**TASK REQUIREMENTS**
Using the data that follows, return exactly the lines from the one that contains "addBodice();" through the one that contains "before = set(bpy.data.objects)", ends included.

-- -- --

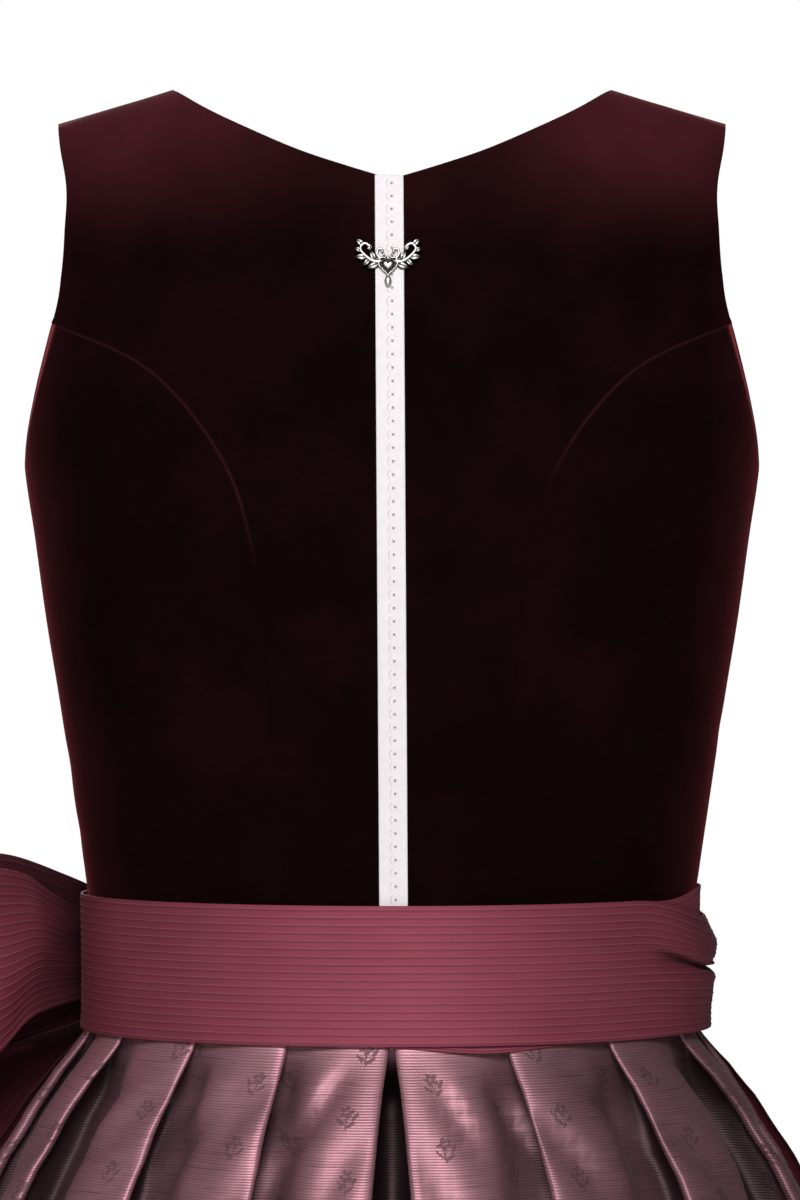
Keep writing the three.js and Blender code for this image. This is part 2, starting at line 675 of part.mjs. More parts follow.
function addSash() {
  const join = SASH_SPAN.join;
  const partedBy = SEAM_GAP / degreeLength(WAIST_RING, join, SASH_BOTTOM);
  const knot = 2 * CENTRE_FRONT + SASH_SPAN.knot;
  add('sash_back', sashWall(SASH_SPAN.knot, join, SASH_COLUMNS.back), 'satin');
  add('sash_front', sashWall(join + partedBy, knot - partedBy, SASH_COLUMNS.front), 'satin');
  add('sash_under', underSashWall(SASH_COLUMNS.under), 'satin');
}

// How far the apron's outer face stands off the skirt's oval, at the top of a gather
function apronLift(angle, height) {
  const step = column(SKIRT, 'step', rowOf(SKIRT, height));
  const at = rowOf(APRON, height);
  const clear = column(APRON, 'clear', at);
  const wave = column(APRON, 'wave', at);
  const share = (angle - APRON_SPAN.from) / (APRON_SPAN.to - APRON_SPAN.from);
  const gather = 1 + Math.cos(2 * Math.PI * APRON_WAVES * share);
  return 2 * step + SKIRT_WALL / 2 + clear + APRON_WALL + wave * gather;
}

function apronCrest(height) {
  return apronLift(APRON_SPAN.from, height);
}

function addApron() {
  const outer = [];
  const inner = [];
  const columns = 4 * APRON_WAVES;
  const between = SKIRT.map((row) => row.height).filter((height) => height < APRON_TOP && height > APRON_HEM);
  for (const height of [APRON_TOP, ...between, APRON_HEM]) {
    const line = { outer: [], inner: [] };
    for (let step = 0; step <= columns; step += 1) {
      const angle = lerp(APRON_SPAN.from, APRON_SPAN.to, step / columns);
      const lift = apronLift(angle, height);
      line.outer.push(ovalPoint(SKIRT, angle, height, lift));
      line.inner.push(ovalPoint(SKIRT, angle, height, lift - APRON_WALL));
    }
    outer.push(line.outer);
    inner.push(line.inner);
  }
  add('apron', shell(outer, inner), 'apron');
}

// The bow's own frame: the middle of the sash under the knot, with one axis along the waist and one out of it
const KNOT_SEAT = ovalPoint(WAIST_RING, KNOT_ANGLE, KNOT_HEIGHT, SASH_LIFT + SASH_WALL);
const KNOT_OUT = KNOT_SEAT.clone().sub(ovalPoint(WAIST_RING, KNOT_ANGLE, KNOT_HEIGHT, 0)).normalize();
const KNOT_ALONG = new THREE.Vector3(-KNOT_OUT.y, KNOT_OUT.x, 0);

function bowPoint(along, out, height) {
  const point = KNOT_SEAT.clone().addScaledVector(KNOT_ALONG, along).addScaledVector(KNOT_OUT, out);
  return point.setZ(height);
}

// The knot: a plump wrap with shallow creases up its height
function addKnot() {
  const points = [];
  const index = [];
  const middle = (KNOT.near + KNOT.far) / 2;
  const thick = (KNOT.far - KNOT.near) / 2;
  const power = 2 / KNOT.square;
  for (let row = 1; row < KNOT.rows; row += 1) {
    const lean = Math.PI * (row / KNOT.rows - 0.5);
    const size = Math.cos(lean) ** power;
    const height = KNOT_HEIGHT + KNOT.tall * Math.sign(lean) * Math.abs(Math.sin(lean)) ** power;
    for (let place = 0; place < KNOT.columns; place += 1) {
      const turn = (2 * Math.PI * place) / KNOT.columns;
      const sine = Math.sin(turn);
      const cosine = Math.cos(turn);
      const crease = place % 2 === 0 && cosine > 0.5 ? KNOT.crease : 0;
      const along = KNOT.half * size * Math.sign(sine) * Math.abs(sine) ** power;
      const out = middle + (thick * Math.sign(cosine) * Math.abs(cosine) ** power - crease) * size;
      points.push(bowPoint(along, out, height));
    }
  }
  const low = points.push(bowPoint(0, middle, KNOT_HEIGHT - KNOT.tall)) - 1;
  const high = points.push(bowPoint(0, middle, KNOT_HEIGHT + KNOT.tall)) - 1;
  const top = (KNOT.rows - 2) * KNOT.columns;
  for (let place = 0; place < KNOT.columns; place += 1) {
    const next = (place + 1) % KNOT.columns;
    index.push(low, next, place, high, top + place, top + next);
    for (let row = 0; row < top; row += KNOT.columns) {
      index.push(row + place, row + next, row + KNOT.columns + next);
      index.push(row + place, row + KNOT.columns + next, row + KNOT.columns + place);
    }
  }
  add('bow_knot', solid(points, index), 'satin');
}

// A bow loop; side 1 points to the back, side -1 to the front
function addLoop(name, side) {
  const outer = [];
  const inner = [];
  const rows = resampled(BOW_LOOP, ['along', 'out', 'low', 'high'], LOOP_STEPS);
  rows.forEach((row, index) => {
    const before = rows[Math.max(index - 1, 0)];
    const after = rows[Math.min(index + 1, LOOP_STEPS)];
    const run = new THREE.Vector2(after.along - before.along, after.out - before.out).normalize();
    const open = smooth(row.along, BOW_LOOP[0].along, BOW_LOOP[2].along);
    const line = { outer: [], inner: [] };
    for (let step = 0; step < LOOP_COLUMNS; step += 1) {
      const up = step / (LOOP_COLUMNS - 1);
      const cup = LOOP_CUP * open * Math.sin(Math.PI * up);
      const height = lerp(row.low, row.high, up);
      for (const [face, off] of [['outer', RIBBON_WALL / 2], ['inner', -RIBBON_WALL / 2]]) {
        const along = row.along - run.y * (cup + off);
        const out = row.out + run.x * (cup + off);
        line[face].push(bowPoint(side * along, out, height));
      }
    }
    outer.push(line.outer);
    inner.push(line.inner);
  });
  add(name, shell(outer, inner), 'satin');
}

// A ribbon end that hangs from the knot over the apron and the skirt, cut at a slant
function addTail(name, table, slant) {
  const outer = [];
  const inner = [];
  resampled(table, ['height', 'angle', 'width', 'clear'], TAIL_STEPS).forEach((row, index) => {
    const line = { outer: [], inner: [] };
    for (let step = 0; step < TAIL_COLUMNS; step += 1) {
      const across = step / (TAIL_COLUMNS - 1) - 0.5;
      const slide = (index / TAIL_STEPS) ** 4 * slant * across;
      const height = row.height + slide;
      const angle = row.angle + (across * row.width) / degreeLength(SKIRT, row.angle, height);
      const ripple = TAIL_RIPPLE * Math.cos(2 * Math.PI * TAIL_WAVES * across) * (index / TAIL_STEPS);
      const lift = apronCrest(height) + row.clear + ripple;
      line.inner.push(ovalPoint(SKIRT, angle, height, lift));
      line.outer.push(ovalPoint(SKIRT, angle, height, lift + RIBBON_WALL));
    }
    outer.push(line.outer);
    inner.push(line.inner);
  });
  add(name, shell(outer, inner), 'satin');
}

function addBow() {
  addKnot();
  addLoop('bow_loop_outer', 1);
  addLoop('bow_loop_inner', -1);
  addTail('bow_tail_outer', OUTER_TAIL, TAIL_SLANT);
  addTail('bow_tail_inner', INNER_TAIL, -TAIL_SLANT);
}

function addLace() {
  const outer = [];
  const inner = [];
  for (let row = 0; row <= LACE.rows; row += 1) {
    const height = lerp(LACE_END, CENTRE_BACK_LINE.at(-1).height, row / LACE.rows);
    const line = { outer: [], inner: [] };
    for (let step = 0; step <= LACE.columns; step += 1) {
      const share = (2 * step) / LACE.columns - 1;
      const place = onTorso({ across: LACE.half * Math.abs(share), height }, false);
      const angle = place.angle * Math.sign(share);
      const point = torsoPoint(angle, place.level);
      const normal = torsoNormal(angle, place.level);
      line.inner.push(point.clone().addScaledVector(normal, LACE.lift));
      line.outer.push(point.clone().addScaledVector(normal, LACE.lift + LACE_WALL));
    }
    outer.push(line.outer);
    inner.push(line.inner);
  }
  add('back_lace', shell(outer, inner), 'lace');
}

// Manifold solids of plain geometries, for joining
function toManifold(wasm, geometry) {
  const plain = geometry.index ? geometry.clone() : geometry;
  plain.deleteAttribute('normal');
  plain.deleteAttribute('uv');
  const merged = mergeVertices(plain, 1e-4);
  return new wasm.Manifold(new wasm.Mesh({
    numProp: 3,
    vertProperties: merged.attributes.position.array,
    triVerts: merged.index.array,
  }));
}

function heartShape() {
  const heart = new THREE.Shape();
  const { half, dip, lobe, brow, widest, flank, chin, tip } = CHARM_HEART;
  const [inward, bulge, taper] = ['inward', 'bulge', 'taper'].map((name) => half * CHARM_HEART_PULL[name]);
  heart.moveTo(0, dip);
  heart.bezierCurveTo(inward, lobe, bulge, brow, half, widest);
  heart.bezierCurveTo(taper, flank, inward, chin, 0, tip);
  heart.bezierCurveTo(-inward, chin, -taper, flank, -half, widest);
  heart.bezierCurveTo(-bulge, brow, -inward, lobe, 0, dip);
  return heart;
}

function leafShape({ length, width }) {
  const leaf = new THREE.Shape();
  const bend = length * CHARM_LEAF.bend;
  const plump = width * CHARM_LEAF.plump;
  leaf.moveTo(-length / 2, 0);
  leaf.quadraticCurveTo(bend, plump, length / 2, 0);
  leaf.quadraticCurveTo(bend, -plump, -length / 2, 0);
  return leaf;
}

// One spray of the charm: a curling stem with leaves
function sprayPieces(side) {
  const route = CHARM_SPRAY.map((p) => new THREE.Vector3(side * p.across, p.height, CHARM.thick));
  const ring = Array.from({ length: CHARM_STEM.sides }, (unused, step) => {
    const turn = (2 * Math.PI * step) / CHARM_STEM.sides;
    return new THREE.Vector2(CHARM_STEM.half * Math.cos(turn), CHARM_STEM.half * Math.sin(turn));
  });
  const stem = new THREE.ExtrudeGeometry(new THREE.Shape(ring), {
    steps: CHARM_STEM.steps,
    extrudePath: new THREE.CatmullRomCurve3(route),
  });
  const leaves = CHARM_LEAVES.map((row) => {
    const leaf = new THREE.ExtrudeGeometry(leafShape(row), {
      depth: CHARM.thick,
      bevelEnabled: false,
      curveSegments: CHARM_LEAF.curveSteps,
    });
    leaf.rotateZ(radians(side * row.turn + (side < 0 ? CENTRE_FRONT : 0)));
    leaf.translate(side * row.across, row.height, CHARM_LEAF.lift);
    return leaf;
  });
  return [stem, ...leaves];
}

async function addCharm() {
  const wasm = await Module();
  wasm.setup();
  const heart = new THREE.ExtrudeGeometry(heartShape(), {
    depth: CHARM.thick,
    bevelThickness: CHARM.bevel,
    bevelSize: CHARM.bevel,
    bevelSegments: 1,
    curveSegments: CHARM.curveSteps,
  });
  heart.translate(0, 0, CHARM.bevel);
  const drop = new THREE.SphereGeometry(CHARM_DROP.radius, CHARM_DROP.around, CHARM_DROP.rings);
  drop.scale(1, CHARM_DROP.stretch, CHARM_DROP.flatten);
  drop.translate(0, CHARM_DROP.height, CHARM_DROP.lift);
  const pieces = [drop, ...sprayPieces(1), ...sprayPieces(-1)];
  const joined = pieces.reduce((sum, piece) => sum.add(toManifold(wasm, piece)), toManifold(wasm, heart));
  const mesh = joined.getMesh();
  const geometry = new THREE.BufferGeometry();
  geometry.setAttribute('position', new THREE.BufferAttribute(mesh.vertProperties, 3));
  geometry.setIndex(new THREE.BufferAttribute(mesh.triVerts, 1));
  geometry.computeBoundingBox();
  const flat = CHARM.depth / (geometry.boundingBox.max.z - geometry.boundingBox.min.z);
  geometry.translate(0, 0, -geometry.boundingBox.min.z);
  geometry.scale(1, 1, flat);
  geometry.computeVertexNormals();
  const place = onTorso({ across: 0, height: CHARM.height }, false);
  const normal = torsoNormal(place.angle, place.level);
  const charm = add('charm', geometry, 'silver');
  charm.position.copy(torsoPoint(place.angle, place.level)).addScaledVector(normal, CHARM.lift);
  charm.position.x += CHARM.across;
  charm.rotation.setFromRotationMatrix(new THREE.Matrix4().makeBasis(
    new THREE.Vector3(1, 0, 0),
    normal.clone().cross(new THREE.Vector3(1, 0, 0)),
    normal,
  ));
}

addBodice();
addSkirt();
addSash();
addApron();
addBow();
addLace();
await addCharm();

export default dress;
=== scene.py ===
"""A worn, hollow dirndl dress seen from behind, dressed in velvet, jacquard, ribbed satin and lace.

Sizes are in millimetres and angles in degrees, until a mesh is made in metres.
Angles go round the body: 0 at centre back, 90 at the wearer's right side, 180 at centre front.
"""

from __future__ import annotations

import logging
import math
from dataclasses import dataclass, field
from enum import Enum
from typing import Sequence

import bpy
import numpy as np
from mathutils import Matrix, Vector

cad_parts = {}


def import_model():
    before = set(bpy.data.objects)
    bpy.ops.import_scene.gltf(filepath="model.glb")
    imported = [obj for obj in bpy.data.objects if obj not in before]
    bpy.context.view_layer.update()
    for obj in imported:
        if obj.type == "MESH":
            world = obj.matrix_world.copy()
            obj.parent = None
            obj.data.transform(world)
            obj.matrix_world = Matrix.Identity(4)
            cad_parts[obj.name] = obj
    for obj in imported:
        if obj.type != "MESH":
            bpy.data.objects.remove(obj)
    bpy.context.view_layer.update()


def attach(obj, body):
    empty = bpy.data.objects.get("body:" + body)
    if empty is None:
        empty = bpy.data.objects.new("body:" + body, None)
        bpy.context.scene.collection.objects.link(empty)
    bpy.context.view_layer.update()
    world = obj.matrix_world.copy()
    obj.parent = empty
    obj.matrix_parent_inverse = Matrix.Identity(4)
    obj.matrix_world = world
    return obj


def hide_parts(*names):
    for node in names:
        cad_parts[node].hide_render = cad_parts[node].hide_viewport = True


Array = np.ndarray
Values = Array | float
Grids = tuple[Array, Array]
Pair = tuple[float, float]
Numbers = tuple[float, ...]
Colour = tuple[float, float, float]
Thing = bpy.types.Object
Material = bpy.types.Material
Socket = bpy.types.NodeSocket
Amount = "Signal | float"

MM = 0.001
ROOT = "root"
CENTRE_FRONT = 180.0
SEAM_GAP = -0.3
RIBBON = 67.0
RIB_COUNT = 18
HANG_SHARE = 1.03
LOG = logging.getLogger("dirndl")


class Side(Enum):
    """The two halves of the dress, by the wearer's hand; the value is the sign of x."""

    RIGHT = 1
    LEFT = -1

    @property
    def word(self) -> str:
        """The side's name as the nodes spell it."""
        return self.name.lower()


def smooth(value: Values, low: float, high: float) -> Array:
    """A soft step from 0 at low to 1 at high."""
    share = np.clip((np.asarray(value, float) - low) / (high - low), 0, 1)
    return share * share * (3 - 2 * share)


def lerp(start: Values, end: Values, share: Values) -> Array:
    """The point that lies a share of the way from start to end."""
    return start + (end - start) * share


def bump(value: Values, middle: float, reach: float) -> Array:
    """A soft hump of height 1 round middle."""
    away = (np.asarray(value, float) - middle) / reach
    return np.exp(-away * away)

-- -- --

**TASK ANSWER**
addBodice();
addSkirt();
addSash();
addApron();
addBow();
addLace();
await addCharm();

export default dress;
=== scene.py ===
"""A worn, hollow dirndl dress seen from behind, dressed in velvet, jacquard, ribbed satin and lace.

Sizes are in millimetres and angles in degrees, until a mesh is made in metres.
Angles go round the body: 0 at centre back, 90 at the wearer's right side, 180 at centre front.
"""

from __future__ import annotations

import logging
import math
from dataclasses import dataclass, field
from enum import Enum
from typing import Sequence

import bpy
import numpy as np
from mathutils import Matrix, Vector

cad_parts = {}


def import_model():
    before = set(bpy.data.objects)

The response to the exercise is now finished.